INFORMATION PROVIDED
☆ ☆ ☆ ☆ ☆
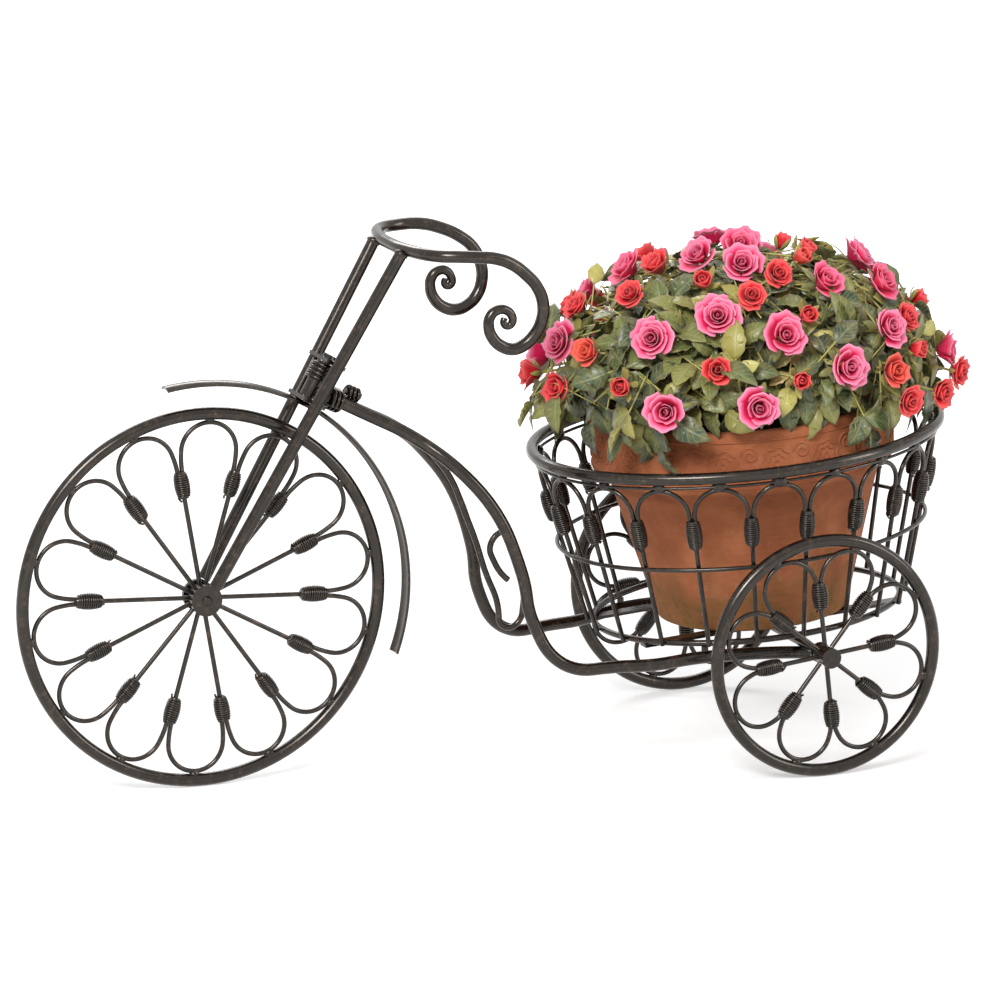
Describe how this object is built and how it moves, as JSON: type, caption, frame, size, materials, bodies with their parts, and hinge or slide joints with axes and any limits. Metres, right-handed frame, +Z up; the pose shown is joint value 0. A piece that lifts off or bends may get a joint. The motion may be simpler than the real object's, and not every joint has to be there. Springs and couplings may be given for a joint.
{
  "type": "bicycle planter",
  "caption": "Wrought-wire tricycle planter: a steering front wheel with fender, scroll handlebar, S-curved frame and an oval wire basket between the rear wheels with a potted rose.",
  "frame": {"origin": "on the ground, under the middle of the overall length and width", "axes": "+X from the front wheel to the basket, +Y across the machine to its right side, +Z up"},
  "size_m": [0.6174, 0.2518, 0.3409],
  "materials": {
    "bronzed_steel": "satin dark bronze enamel with brown worn edges",
    "terracotta": "matte fired clay",
    "potting_soil": "rough",
    "rose_leaves": "soft satin leaf",
    "pink_petals": "soft matte petal",
    "red_petals": "soft matte petal"
  },
  "bodies": {
    "frame": {"steering_sleeve": "bronzed_steel", "frame_tube_left": "bronzed_steel", "frame_tube_right": "bronzed_steel", "centre_scroll": "bronzed_steel", "sleeve_winding": "bronzed_steel", "neck_winding": "bronzed_steel", "knot_rod": "bronzed_steel", "knot_winding": "bronzed_steel", "rear_axle": "bronzed_steel", "axle_caps": "bronzed_steel", "basket_rim": "bronzed_steel", "basket_neck_ring": "bronzed_steel", "basket_mid_ring": "bronzed_steel", "basket_floor_ring": "bronzed_steel", "basket_uprights": "bronzed_steel", "basket_bindings": "bronzed_steel", "basket_arches": "bronzed_steel", "floor_straps": "bronzed_steel", "basket_posts": "bronzed_steel"},
    "fork": {"fork_leg_left": "bronzed_steel", "fork_leg_right": "bronzed_steel", "fork_discs": "bronzed_steel", "front_axle": "bronzed_steel", "fork_plate_lower": "bronzed_steel", "fork_plate_upper": "bronzed_steel", "steering_pin": "bronzed_steel", "handlebar": "bronzed_steel", "front_fender": "bronzed_steel"},
    "front_wheel": {"front_wheel_rim": "bronzed_steel", "front_wheel_hub": "bronzed_steel", "front_wheel_spokes": "bronzed_steel", "front_wheel_petals": "bronzed_steel", "front_wheel_bindings": "bronzed_steel"},
    "rear_wheel_left": {"rear_wheel_left_rim": "bronzed_steel", "rear_wheel_left_hub": "bronzed_steel", "rear_wheel_left_spokes": "bronzed_steel", "rear_wheel_left_petals": "bronzed_steel", "rear_wheel_left_bindings": "bronzed_steel"},
    "rear_wheel_right": {"rear_wheel_right_rim": "bronzed_steel", "rear_wheel_right_hub": "bronzed_steel", "rear_wheel_right_spokes": "bronzed_steel", "rear_wheel_right_petals": "bronzed_steel", "rear_wheel_right_bindings": "bronzed_steel"},
    "potted_rose": {"terracotta_pot": "terracotta", "soil": "potting_soil", "foliage": "rose_leaves", "rose_blooms": "pink_petals", "rose_buds": "red_petals"}
  },
  "joints": [
    {"name": "steering", "type": "hinge", "parent": "frame", "child": "fork", "pos_m": [-0.18773, 0, 0.121], "axis": [0.5, 0, 0.866], "range_deg": [-25, 25]},
    {"name": "front_wheel_spin", "type": "hinge", "parent": "fork", "child": "front_wheel", "pos_m": [-0.18773, 0, 0.121], "axis": [0, 1, 0], "continuous": true},
    {"name": "rear_wheel_left_spin", "type": "hinge", "parent": "frame", "child": "rear_wheel_left", "pos_m": [0.18547, -0.1165, 0.078], "axis": [0, 1, 0], "continuous": true},
    {"name": "rear_wheel_right_spin", "type": "hinge", "parent": "frame", "child": "rear_wheel_right", "pos_m": [0.18547, 0.1165, 0.078], "axis": [0, 1, 0], "continuous": true},
    {"name": "pot_lift", "type": "slide", "parent": "frame", "child": "potted_rose", "axis": [-0.0785, 0, 0.9969], "range_m": [0, 0.15]}
  ]
}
☆ ☆ ☆ ☆ ☆
THE TASK
Print the material once more, exactly.

OUTPUT FOR THIS EXERCISE
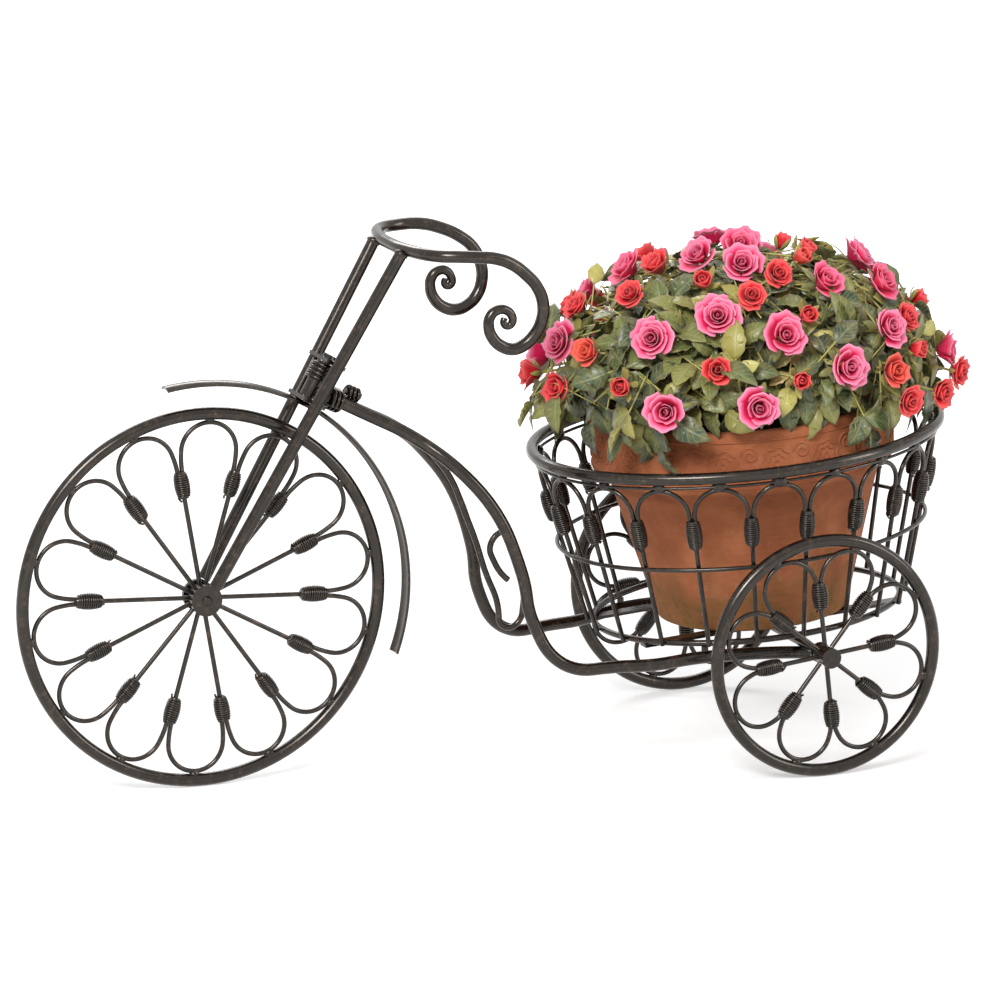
Describe how this object is built and how it moves, as JSON: type, caption, frame, size, materials, bodies with their parts, and hinge or slide joints with axes and any limits. Metres, right-handed frame, +Z up; the pose shown is joint value 0. A piece that lifts off or bends may get a joint. The motion may be simpler than the real object's, and not every joint has to be there. Springs and couplings may be given for a joint.
{
  "type": "bicycle planter",
  "caption": "Wrought-wire tricycle planter: a steering front wheel with fender, scroll handlebar, S-curved frame and an oval wire basket between the rear wheels with a potted rose.",
  "frame": {"origin": "on the ground, under the middle of the overall length and width", "axes": "+X from the front wheel to the basket, +Y across the machine to its right side, +Z up"},
  "size_m": [0.6174, 0.2518, 0.3409],
  "materials": {
    "bronzed_steel": "satin dark bronze enamel with brown worn edges",
    "terracotta": "matte fired clay",
    "potting_soil": "rough",
    "rose_leaves": "soft satin leaf",
    "pink_petals": "soft matte petal",
    "red_petals": "soft matte petal"
  },
  "bodies": {
    "frame": {"steering_sleeve": "bronzed_steel", "frame_tube_left": "bronzed_steel", "frame_tube_right": "bronzed_steel", "centre_scroll": "bronzed_steel", "sleeve_winding": "bronzed_steel", "neck_winding": "bronzed_steel", "knot_rod": "bronzed_steel", "knot_winding": "bronzed_steel", "rear_axle": "bronzed_steel", "axle_caps": "bronzed_steel", "basket_rim": "bronzed_steel", "basket_neck_ring": "bronzed_steel", "basket_mid_ring": "bronzed_steel", "basket_floor_ring": "bronzed_steel", "basket_uprights": "bronzed_steel", "basket_bindings": "bronzed_steel", "basket_arches": "bronzed_steel", "floor_straps": "bronzed_steel", "basket_posts": "bronzed_steel"},
    "fork": {"fork_leg_left": "bronzed_steel", "fork_leg_right": "bronzed_steel", "fork_discs": "bronzed_steel", "front_axle": "bronzed_steel", "fork_plate_lower": "bronzed_steel", "fork_plate_upper": "bronzed_steel", "steering_pin": "bronzed_steel", "handlebar": "bronzed_steel", "front_fender": "bronzed_steel"},
    "front_wheel": {"front_wheel_rim": "bronzed_steel", "front_wheel_hub": "bronzed_steel", "front_wheel_spokes": "bronzed_steel", "front_wheel_petals": "bronzed_steel", "front_wheel_bindings": "bronzed_steel"},
    "rear_wheel_left": {"rear_wheel_left_rim": "bronzed_steel", "rear_wheel_left_hub": "bronzed_steel", "rear_wheel_left_spokes": "bronzed_steel", "rear_wheel_left_petals": "bronzed_steel", "rear_wheel_left_bindings": "bronzed_steel"},
    "rear_wheel_right": {"rear_wheel_right_rim": "bronzed_steel", "rear_wheel_right_hub": "bronzed_steel", "rear_wheel_right_spokes": "bronzed_steel", "rear_wheel_right_petals": "bronzed_steel", "rear_wheel_right_bindings": "bronzed_steel"},
    "potted_rose": {"terracotta_pot": "terracotta", "soil": "potting_soil", "foliage": "rose_leaves", "rose_blooms": "pink_petals", "rose_buds": "red_petals"}
  },
  "joints": [
    {"name": "steering", "type": "hinge", "parent": "frame", "child": "fork", "pos_m": [-0.18773, 0, 0.121], "axis": [0.5, 0, 0.866], "range_deg": [-25, 25]},
    {"name": "front_wheel_spin", "type": "hinge", "parent": "fork", "child": "front_wheel", "pos_m": [-0.18773, 0, 0.121], "axis": [0, 1, 0], "continuous": true},
    {"name": "rear_wheel_left_spin", "type": "hinge", "parent": "frame", "child": "rear_wheel_left", "pos_m": [0.18547, -0.1165, 0.078], "axis": [0, 1, 0], "continuous": true},
    {"name": "rear_wheel_right_spin", "type": "hinge", "parent": "frame", "child": "rear_wheel_right", "pos_m": [0.18547, 0.1165, 0.078], "axis": [0, 1, 0], "continuous": true},
    {"name": "pot_lift", "type": "slide", "parent": "frame", "child": "potted_rose", "axis": [-0.0785, 0, 0.9969], "range_m": [0, 0.15]}
  ]
}